William rubbed his hands hard over his face and shook his head.
“I told you what bloody Wainwright told me. How would I know whether it’s the truth? It sounds--” He flung out his hands in a violent, hopeless gesture.
Jamie and I exchanged a quick glance. How, indeed? It sounded like insanity to William; it sounded much worse to me, and to Jamie.
Jamie cleared his throat and set both hands on his desk.
“I suppose that bit doesna really matter, aye? Whether we believe it or not, I mean. The only thing to do is to find where his lordship is, and get him back.”

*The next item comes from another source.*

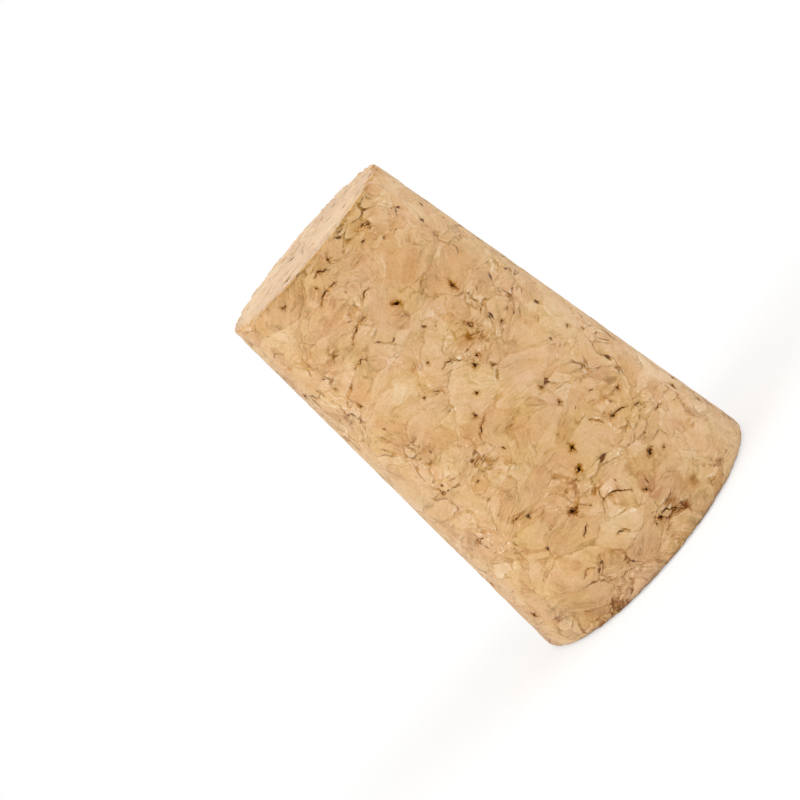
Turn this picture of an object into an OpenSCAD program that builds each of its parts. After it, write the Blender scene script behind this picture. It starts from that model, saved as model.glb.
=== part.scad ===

It was said so simply that I smiled, despite the situation, and William’s bunched shoulders dropped a little.
“You make it sound so easy,” he said. His voice was dry, but the note of strain in it had gone.
“Mmphm. How long have ye been on the road, lad?”
“Don’t call me ‘lad’,” William said, automatically. “Three months, more or less. Looking for my fa—for Lord John, or for my uncle. I can’t find him, either.”
“Aye. Well, twenty-four hours willna alter your prospects of findin’ either one. Eat, wash, and rest now. We’ll lay our plans tomorrow.”
He turned his head to look out the window, then glanced thoughtfully back at William. It was nearly evening, but the yard and the nearby trees were still alive with people and I could tell what he was thinking. So could William.
“Who do you mean to tell…them—” he nodded toward the window, “—that I am? A lot of them saw me. And Frances knows.”
Jamie leaned back a little, looking at his son. _His son_, and I felt, rather than saw, the warmth that touched him at the thought.
“Ye dinna have to say who ye are.” He caught William’s skeptical glance at his face. “We’ll say you’re--my cousin Murtagh’s lad, if ye like.”
I swallowed a startled laugh that went down the wrong way, and two pairs of dark blue eyes looked austerely down two long, straight noses at me.
“I’ve done with lies,” William said abruptly, and shut his mouth, hard. Jamie gave him a long, thoughtful look, and nodded.
“There’s no way back from the truth, ken?”
“I don’t have to speak Scotch, do I?”
“I’d pay money to see ye try, but no.” He took a deep breath and glanced at me. “Just say your mother was English, and she’s dead, God rest her soul.”
“If anyone asks,” I said, trying to be reassuring. Jamie made a brief Scottish noise.
“They’re Scots, Sassenach,” he said. “Everyone will ask. They just may not ask us.”
Music was beginning to gather, fiddlers and drummers and zitherers coming down from the woods; there would be dancing as soon as it grew dark.
“Come with me, William,” I said. “I’ll find you some food.”
He took a breath that went down to the soles of his boots and stood up.
“Thank you, sir,” he said to Jamie, bowing slightly.
“Surely you needn’t go on calling him ‘sir’,” I said, glancing from one man to the other. “I mean…not now.”
“Aye, he does,” Jamie said dryly. “All the other things he might call me are things he can’t--or won’t. ‘Sir’ will do.” Flicking a hand in dismissal of the matter, he rose from his chair, grimacing slightly at the effort needed to do it without bracing himself with his hands.
“You know,” William said, in a conversational tone, “there was a time when you called _me_ “sir”. He didn’t wait to see if there was a response to this, but went out and down the hall toward the kitchen, his steps light on the boards.
“Why, you little _bastard_,” I said, though I was more amused than shocked, and so was Jamie, from the twitch at the corner of his mouth. “Fine thing to say to someone you’ve just asked for help!”
“Aye, well, I suppose it depends who ye say it to.” Jamie lifted one shoulder and dropped it. “He was six, the last time I called him that.”